The city of Kamianets-Podilskyi, now in south-western Ukraine, was part of the Ukrainian SSR invaded by German forces on June 22, 1941, during the opening stages of Operation Barbarossa launched from occupied Poland. Shortly after Hungary (Germany’s ally) declared war on the Soviet Union on June 27, 1941, authorities in Hungary decided to deport foreign Jews, primarily Polish and Russian Jews, but there were also refugees from Western Europe. Jews who could not establish Hungarian citizenship were equally vulnerable to deportation. As a result, many Hungarian Jews who could not document their citizenship were also deported. Many Jewish communities, especially in the Governate of Subcarpathia (then part of Hungary), were expelled in their entirety.

The Hungarians loaded the Jews into freight cars. They took them to Korosmezo (now Yasinia, Ukraine), near the Hungarian-Polish border, where they were transferred across the former Soviet border and given to the Germans. By August 10, 1941, over 14,000 Jews had been sent from Hungary to German-controlled territory. Once in German hands, the Jews, often still in family units, were made to march from Kolomyia to Kamianets-Podilskyi.

On August 27 and 28, a unit of Einsatzgruppen (mobile killing units) in Kamianets-Podilskyi and troops under the Higher SS and Police Leader for the southern region, SS General Friedrich Jeckeln, achieved the mass murder of the entire Jewish community, including both deportees and locals. According to Jeckeln’s report, 23,600 Jews were massacred in this action. He marched over 23,000 Hungarian Jews to bomb craters at Kamenets Podolsk, ordered them to undress, and riddled them with machine-gun fire. Those who did not die from the bullets were subsequently buried alive under the weight of corpses piled atop them. It was one of the first wide-reaching mass murder operations in the Final Solution in Reichskommissariat Ukraine. Within the Soviet Union grounds, it was preceded by a similar killing spree which began on July 9, 1941, and continued until September 19, in the city of Zhytomyr (made Judenfrei) with three mass-murder operations conducted by German and Ukrainian police in which 10,000 Jews died.
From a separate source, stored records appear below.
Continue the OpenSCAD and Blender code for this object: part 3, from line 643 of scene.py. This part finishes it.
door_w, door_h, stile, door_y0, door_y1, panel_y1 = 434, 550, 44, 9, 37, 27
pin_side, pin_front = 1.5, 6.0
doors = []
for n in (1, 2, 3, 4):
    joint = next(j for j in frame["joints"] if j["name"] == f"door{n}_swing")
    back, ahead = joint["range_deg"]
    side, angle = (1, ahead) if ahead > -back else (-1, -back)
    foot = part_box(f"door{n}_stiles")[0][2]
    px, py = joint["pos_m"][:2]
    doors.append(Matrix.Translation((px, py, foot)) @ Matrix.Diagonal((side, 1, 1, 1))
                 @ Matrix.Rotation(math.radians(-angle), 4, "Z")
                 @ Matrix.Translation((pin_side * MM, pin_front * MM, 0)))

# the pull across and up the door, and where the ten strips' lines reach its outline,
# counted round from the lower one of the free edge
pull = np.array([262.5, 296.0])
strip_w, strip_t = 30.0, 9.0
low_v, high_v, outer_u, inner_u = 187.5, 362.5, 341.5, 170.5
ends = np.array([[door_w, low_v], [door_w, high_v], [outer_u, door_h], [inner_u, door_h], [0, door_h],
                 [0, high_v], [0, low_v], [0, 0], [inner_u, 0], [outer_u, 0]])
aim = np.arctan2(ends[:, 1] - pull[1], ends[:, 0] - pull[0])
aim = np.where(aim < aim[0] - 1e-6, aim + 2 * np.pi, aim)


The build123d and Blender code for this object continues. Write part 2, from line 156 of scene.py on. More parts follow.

It was followed up by killing 28,000 Jews shot by the SS and the Ukrainian paramilitary in Vinnytsia on September 22, 1941.

In September 1941, German forces invading the Soviet Union took the city of Kyiv and soon afterward perpetrated one of the most horrific acts of genocide in history. On September 29, they forced much of Kyiv’s Jewish population to go to Babi Yar, also known as Babyn Yar, a ravine located just outside the city. After being ordered to undress, the victims were forced into the canyon, where they were shot by the SS and German police units and their auxiliaries. As the SS later reported to headquarters in Berlin, 33,771 Jews were executed over two days.

The Babi Yar massacre and the Kamianets-Podilskyi massacre were the apexes of the “Holocaust by bullets,” a term used by historians to describe the shooting executions perpetrated by the Nazis during World War II, which continued even after they began killing European Jews on a massive scale with poison gas in death camps such as the Auschwitz complex in Poland.

What makes Babi Yar and the Kamianets-Podilskyi massacre stand out within the Holocaust as a whole is that metropolitan cities in Europe lost virtually all of their remaining Jewish inhabitants to premeditated murder for the first time in history, and more Jews died in it than in any other German massacre.

A wave of shooting executions by Germans had started in the summer of 1941 in places such as Lithuania, Latvia, and Ukraine as antisemitism escalated to violence. All in all, as many as two million people were killed in mass shootings by Nazi forces during World War II.